Rabu, 21 Agustus 2013

Aksi Teror dan Kegawatan Polri

Aksi Teror dan Kegawatan Polri
M Issamudin ;   Peminat Masalah Hukum, Tinggal di Semarang
SUARA MERDEKA, 20 Agustus 2013


TEROR dalam bentuk penembakan terhadap anggota Polri kembali terjadi. Pada Jumat (16/8/13), dua polisi di Tangerang tewas ditembak dua pria yang mengendarai motor. Kejadian itu mengingatkan dua kasus teror di lingkungan Polda Metro Jaya beberapa hari sebelumnya. Termasuk teror serupa terhadap personel Polri setelah Lebaran 2012 di Solo. Apa pun alasannya, teror itu menjadi ancaman serius terhadap keamanan dan ketertiban masyarakat (kamtibmas) masyarakat.

Polri harus cepat menangkap pelaku dan mengungkap latar aksi tersebut. Bila tidak, dikhawatirkan teror terus terjadi dan akan menurunkan tingkat kepercayaan kepada Polri terkait keterjaminan keamanan dan ketentraman.

Sebagian masyarakat malah melihat ada semacam kegawatan setelah ada petinggi Polri meminta anggota tak menggunakan atribut atau uniform yang mencolok saat berangkat atau pulang bertugas. 

Keberuntunan teror dan permintaan demikian itu justru seakan-akan makin menjelaskan Polri tengah menghadapi kondisi darurat. Terkait dengan teror, Polri harus membuktikan bisa mengungkap tuntas. Kita tidak bisa membayangkan bila teror itu tereskalasi dan menyasar masyarakat.

Publik tentu berharap Polri bisa melindungi dan memberi rasa aman kepada personel di lapangan, dan itu akan bermuara kepada masyarakat. Karena itu semua lini Polri harus fokus menangani kejadian tersebut. Perlindungan terhadap anggota Polri dari segala bentuk ancaman dan gangguan yang dapat membahayakannya harus mendapat perhatian lebih besar. Teror kali ini juga menegaskan betapa besar dan berat risiko anggota Polri dalam bertugas di lapangan. Belum lagi dengan anggota yang terkena lemparan botol air minum dalam kemasan, batu, kayu, kursi, dan bom molotov.
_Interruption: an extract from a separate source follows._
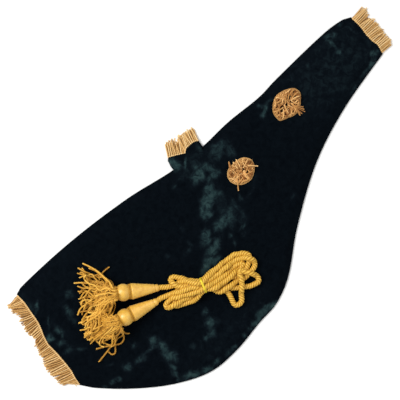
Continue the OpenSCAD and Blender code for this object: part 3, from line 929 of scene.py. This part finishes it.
HANK_ROUTE = [
    # from the upper tassel, over the top of the hank and through the tie
    *UPPER_LEAD[::-1], (-143, -22, 25), (-133, -29, 29), (-123, -38, 32), waist(4, 34),
    # first fold on the right, and back underneath
    (-99, -46, 29), (-80, -47.5, 25.5), (-60, -47.5, 24.5), (-45, -49.5, 24), (-33, -55.5, 22),
    (-25.5, -61, 19), (-25, -69, 16), (-33, -76, 15.3), (-45, -79, 15.3), (-61, -75, 15.3),
    (-80, -67, 15.3), (-98, -56, 17), waist(4, 21.5),
    # ring-shaped fold on the left
    (-122, -36, 19), (-130, -29, 16), (-134.5, -22, 15.3), (-138.5, -15, 15.3), (-138.5, -8, 15.8),
    (-144, -3, 17), (-150.5, -5, 18.5), (-152, -13, 20), (-148, -21, 23), (-142, -27, 24), (-133, -35, 25),
    (-123, -41, 27), waist(7.5, 27.5),
    # short fold inside the hank
    (-100, -47, 21), (-86, -48, 15.3), (-74, -49, 15.3), (-66, -53, 15.3), (-72, -59, 15.3),
    (-86, -56, 15.3), (-99, -49, 15.3), waist(7.5, 15.5),
    # small fold on the left, under the leads
    (-124, -38, 15.3), (-138, -30, 15.3), (-149, -24.5, 15.8), (-155, -26, 17.5), (-153, -31, 18.5),
    (-144, -35, 19), (-133, -43, 20.5), waist(-4, 21.5),
    # the two long folds that hang out of the hank's lower side
    (-104, -60, 18), (-97, -71, 15.3), (-93.5, -82, 15.3), (-94, -92, 15.3), (-97.5, -102, 15.3),
    (-99.5, -110, 15.3), (-95, -116, 15.3), (-87, -114, 15.3), (-80, -106, 17), (-72, -98, 22),
    (-65, -92, 25), (-60, -84, 27.5), (-57.5, -76, 29.5), (-54.5, -72, 30), (-51, -77, 29),
    (-46.5, -85, 26), (-41, -93, 21), (-39.5, -101, 16), (-41, -107.5, 15.3), (-47, -110, 15.3),
    (-57, -107, 15.3), (-67, -101, 15.3), (-78, -92, 15.3), (-87, -80, 15.3), (-96, -68, 15.3),
    (-106, -57, 15.4), waist(0, 15.5),
    # lower fold on the left
    (-125, -47, 15.4), (-136, -43, 15.3), (-148, -38, 15.3), (-162, -34, 15.3), (-172, -37, 15.3),
    (-173.5, -43, 15.3), (-165, -46.5, 15.3), (-153, -49.5, 16), (-140, -54, 18), (-128, -56, 23),
    waist(-7.5, 27.5),
    # middle fold on the right
    (-105, -63, 23), (-90, -68, 22), (-75, -70, 21), (-60, -73, 20), (-48, -76, 19.5), (-41, -71, 20),
    (-48, -65, 22), (-65, -62, 24), (-85, -60, 26), (-102, -57, 30), waist(-4, 34),
    # long fold on the left
    (-126, -48, 31), (-140, -41, 27), (-155, -34, 24), (-170, -29.5, 23), (-181, -28.5, 20.5),
    (-187, -33, 18.5), (-182, -38, 18), (-168, -40, 19), (-154, -43, 19), (-140, -48, 17), (-128, -53, 16),
    waist(-7.5, 15.5),
    # last fold on the right, which bulges towards the hanging ones
    (-108, -69, 18), (-95, -79, 21), (-80, -83, 21), (-68, -84, 18.5), (-57, -88, 16), (-45, -90.5, 15.3),
    (-33, -88, 15.5), (-25, -82.5, 17.5), (-22.5, -76, 20), (-27, -69, 22.5), (-35, -62, 23.5),
    (-45, -57, 24), (-60, -55, 24), (-80, -54, 24.5), (-99, -51.5, 26.5), waist(0, 28),
    # and over the top again to the lower tassel
    (-125, -42, 30), (-138, -34, 27), (-151, -28, 23), *LOWER_LEAD,
]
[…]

Tidak berbeda dari anggota yang bertugas di jalan raya, yang banyak yang menjadi korban hingga meninggal. Juga tidak sedikit personel Polri yang menjadi korban tertimpa pohon tumbang, dan terkena infeksi saluran pernapasan akut. Ironisnya, tidak sedikit dari mereka yang sakit, luka ringan atau berat, harus menanggung risiko sendiri kendati sudah ada asuransi. Namun tetap saja mereka harus mengeluarkan uang dari kantong sendiri untuk biaya makan dan ongkos transpor bagi anggota keluarga yang menjaga polisi yang masih dirawat di rumah sakit atau membiayai sendiri ongkos jalan pengobatan.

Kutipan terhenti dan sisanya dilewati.